3.7.2 Intro to Spark ML

Spark ML is a practical and scalable machine learning library based on a [Dataset]. A Dataset is a distributed collection of data with interesting features such as strong typing, lambda functions, and with the advantages of the Spark SQL’s optimized execution engine. We can manipulate a dataset with functional transformantions. The most basic ones:

  • map - Dataset[A].map(fn: A => B): Dataset[B]
  • flatMap - Dataset[A].flatMap(fn: A => Dataset[B]): Dataset[B]
  • filter - Dataset[A].filter(fn: A => Boolean): Dataset[A]

One of the most usefull abstractions available on the Spark ML package are pipelines. Main concepts:

  • Dataset[Row]: A set of data, also called dataframe. Each row usually represents an observation.
  • Transformer: an algorithm that takes one DataFrame and returns another DataFrame.
  • Estimator: an algorithm that takes a DataFrame and returns a Transformer.
  • Pipeline: a chain of multiple Transformer or Estimator.

3.7.3 Intro to JPMML and Openscoring

Data Scientist might use Python and R for exploration and modeling while software engineers use Scala, Java, or Go for the system architecture. Complexity arises when dealing with multiple runtimes and trying to integrate the data solutions into the system. One way to standardize this interaction is via PMML: Predictive Markdown Model Language.

To use the jpmml-sparkml library, just add the following dependency to your sbt file:

"org.jpmml" % "jpmml-sparkml" % "1.4.5"

Now we can just take a Spark PipelineModel and create a PMML object:

val pmmlBuilder = new PMMLBuilder(schema, pipelineModel)

See the official jpmml-sparkml github repo for a complete list of supported PipelineStages types.
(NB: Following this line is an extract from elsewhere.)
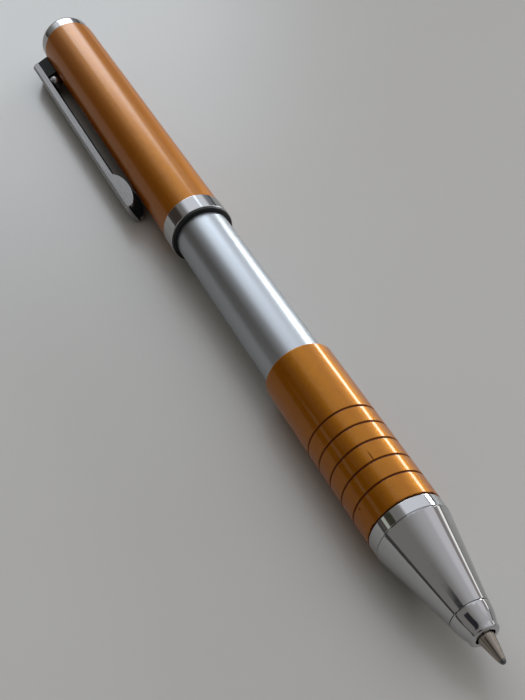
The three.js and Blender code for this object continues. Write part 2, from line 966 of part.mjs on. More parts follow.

We can use Openscoring, a java-based REST web-service, as our scoring-engine of the resulting PMML model.

  • Simple but powerful API
  • Allows for single predictions and for batch predictions.
  • Acceptable performance (usually sub-milliseconds respond time)

Model REST API endpoints:

HTTP method Endpoint Required role(s) Description
GET /model - Get the summaries of all models
PUT /model/${id} admin Deploy a model
GET /model/${id} - Get the summary of a model
GET /model/${id}/pmml admin Download a model as a PMML document
POST /model/${id} - Evaluate data in “single prediction” mode
POST /model/${id}/batch - Evaluate data in “batch prediction” mode
POST /model/${id}/csv - Evaluate data in “CSV prediction” mode
DELETE /model/${id} admin Undeploy a model

ML Complexity VS Dataset Size
Complexity vs dataset size.

(Ruusmann 2017)

3.8 Code Example!

3.8.1 Download the data

We can use the Gutenberg Project as a data-source for our ML task. To download the complete content of the gutenberg project as a set of txt-files run the following bash-command:

curl -sSL https://raw.githubusercontent.com/RHDZMOTA/spark-wordcount/develop/gutenberg.sh | sh

Depending on your network speed this can take up to 3 hours.

Let’s figure out the “footprint” of this dataset:

  • Number of books: ls -l gutenberg | wc -l
  • Data size: du -sh gutenberg

Consider taking a random sample to facilitate local development. The following command generates a sample of 5K books:

mkdir gutenberg-sample && ls gutenberg/ | shuf -n 5000 | xargs -I _ cp gutenberg/_ gutenberg-sample/_

Printing the results.

echo "There are $(ls -l gutenberg | wc -l) books that represent: $(du -sh gutenberg)"

3.8.2 Minimum Setup

  1. Install [Java 8] or greater.
    • Debain-based OS: sudo apt install openjdk-8-jdk
  2. Install the [Scala Build Tool] (SBT)
    • Debian-based OS:
$ sudo apt install wget
$ wget https://dl.bintray.com/sbt/debian/sbt-1.2.6.deb
$ sudo dpkg -i sbt-1.2.6.deb
$ rm -r sbt-1.2.6.deb
$ sbt about

3.8.3 WordCount

Let’s do a quick wordcount example on the dataset as a warm-up exercise:

import com.rhdzmota.presentations.Settings.S03
import com.rhdzmota.presentations.S03.config.Context
import org.apache.spark.sql._

object WordCount extends Context {
  import spark.implicits._

  final case class WordCount(word: String, count: Long)

  val data: Dataset[String] = spark.read.textFile(S03.Data.source)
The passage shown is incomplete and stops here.